Il Piacere delle abitudini.
Le abitudini sono come una fune. Ne intrecciamo un trefolo ogni giorno e ben presto non riusciamo più a spezzarla. (Horace Mann)
Nella scorsa uscita di Spuntini, ho esplorato le qualità per vivere bene. Le pratiche e i percorsi che offro vanno tutti in quella direzione, perché è sempre possibile cambiare - la mente è plastica - e vivere bene. Il corpo e la mente ce lo permettono, se li trattiamo con riguardo e attenzione .
Ma allora perché è così difficile cambiare? Diciamo innanzitutto che cambiare è un processo complesso. Il cosiddetto ciclo del cambiamento è fatto di fasi che sono le stesse per ognuno di noi: si tratti di iniziare un’attività fisica per il nostro benessere, o di smettere di fumare, o di adottare un atteggiamento diverso dall’andare in escandescenze quando ci arrabbiamo, o di mangiare meno cioccolato, le fasi dalle quali passiamo per cambiare abitudini sono sempre le medesime. Ciò che differisce è come esprimiamo la resistenza al cambiamento.

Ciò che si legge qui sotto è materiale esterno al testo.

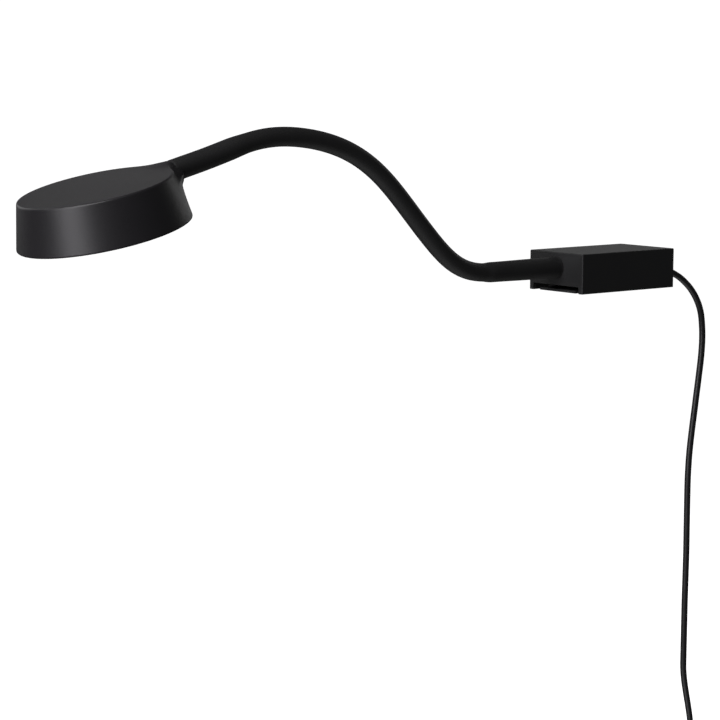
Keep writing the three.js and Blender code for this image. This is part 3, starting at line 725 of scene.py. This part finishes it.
combine(housing, cuts, "DIFFERENCE")
flat_finish(housing)
finish_piece(housing, "housing", "housing_plastic", "housing_shell")

# cover, bracket and spring keep their CAD bodies with eased edges
for name, width in (("mounting_bracket", 0.22), ("bottom_cover", 0.2), ("bracket_catch_spring", 0.05)):
    obj = frame["nodes"][name]
    bev = obj.modifiers.new("eased", "BEVEL")
    bev.width = width * MM
    bev.segments = 2
    bev.limit_method = "ANGLE"
    bev.angle_limit = math.radians(40)
    bev.harden_normals = False
    wn = obj.modifiers.new("weighted", "WEIGHTED_NORMAL")
    wn.keep_sharp = True


def hex_socket(rows, size):
    def f(i, angle):
        if i not in rows:
            return 1.0
        k = (angle + math.pi / 6) % (math.pi / 3) - math.pi / 6
        return math.cos(math.pi / 6) / math.cos(k) * size
    return f


def screw_piece(name, matrix, head_r, head_h, shank_r, length, body):
    """Pan-head screw, head down at z = 0, with a hexagon socket and a threaded shank."""
    profile = [(0, 0.55), (head_r * 0.50, 0.55), (head_r * 0.50, 0.06), (head_r * 0.54, 0.0), (head_r * 0.80, 0.0)]
    profile += arc(head_r * 0.80, head_r * 0.18, head_r * 0.18, -90, -10, 4)
    profile += [(head_r, head_h - 0.1), (head_r - 0.1, head_h), (shank_r, head_h)]
    z = head_h + 0.2
    while z < length - 1.3:
        profile += [(shank_r - 0.16, z), (shank_r, z + 0.22)]
        z += 0.46
    profile += [(shank_r * 0.8, length - 1.0), (0.25, length - 0.05), (0, length)]
    obj = lathe(name + "_fine", profile, 48, matrix, 30.0, hex_socket((1, 2), 1.0))
    finish_piece(obj, body, "steel", name)
    return obj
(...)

In Mindfulness, ad esempio, si parla di ostacoli alla pratica, per riferirci ad ogni volta che qualcosa ci impedisce di praticare uno o più giorni, non permettendoci di inserire la pratica nella nostra quotidianità. Inserire la meditazione di consapevolezza nella nostra quotidianità costituisce in questo caso il nostro obiettivo di cambiamento e gli ostacoli costituiscono i modi in cui si manifesta la nostra resistenza al cambiamento, che siano mancanza di tempo, troppi impegni, stanchezza, fastidio durante la pratica e interruzione della stessa, ecc…
Qualunque sia il tipo di ostacolo che si intromette tra noi e il nostro cambiamento desiderato, può ricadere anch’esso, come per le fasi del ciclo di cambiamento, sotto specifici cappelli-categorie. Proveremo ad esplorare le principali, e ad imparare a riconoscere le nostre forme di resistenza, perlomeno le principali che ricorrono nell’esperienza che faccio in studio, nei miei corsi, nonché facendo i conti con me stessa 🙂
Oggi, però, prima di passare ad esplorarli, facciamo un passaggio preliminare: spesso gli ostacoli sono piacevoli e ricorrenti, abituali, ed è questo piacere abitudinario (reale o idealizzato che sia), che ci fa da freno. Provo a fare riferimento ad alcuni degli esempi che facevo sopra: se sono stanca, il riposo spiaggiata sul divano, o a letto, a prescindere dal tipo di stanchezza che sto provando, è il mio vero ostacolo, non la stanchezza in sé; se provo fastidio durante la pratica e interrompo per andare verso sensazioni, pensieri, emozioni più piacevoli, questa tendenza al piacere e fuga dal disagio è l’ostacolo, non il disagio in sé.
Spesso parlo del corpo come di una mappa del tesoro, ricca di indizi da osservare e a cui dare seguito per stare bene, per andare verso il piacere nella vita, ma, ahinoi!, gli esempi appena fatti iniziano a farci venire qualche dubbio. Se da un lato la spinta al piacere è un meccanismo di risposta fisiologica che ci avvicina a ciò che ci fa bene e ci allontana da ciò che costituisce un disagio (una minaccia, nei termini dell’evoluzione della specie), dall’altro l’intoppo risiede nel fatto che il piacere è registrato nei circuiti che suscitano dipendenza. Diventa allora chiaro che, se alla stanchezza abbiamo sviluppato la risposta automatica del riposo a letto, questo può andare bene se ho dormito poco, o se mi sono stancata con una bella partita a tennis, ma non sempre è utile: a compensare una grande stanchezza mentale ed emotiva può essere talvolta più utile una passeggiata a fine giornata, ma il nostro organismo ci allontana da quel primo passo necessario a metterci in moto per uscire, che viene percepito come faticoso e spiacevole. Altro esempio: se di fronte al disagio abbiamo sviluppato la risposta automatica dell’evitamento, questa si manifesterà anche durante la pratica che può metterci in contatto con piccoli e grandi disagi fisici e mentali, ma finché non familiarizziamo per bene con ciò che ci crea disagio, non abbiamo veramente il potere di cambiarlo. Anche in questo caso, dunque, la tendenza al piacevole, in fin dei conti, a lungo andare, ci creerà più danno che beneficio.
La dipendenza suscitata dal piacere, dunque, è un automatismo. Questo è un aspetto importante per mettere in una nuova prospettiva ciò che ci ostacola e che ci allontana di qualche passo dalla felicità e da un buon equilibrio nella nostra quotidianità. Piacere, ma non troppo, dunque? Lo scopriremo solo vivendo, come cantò qualcuno.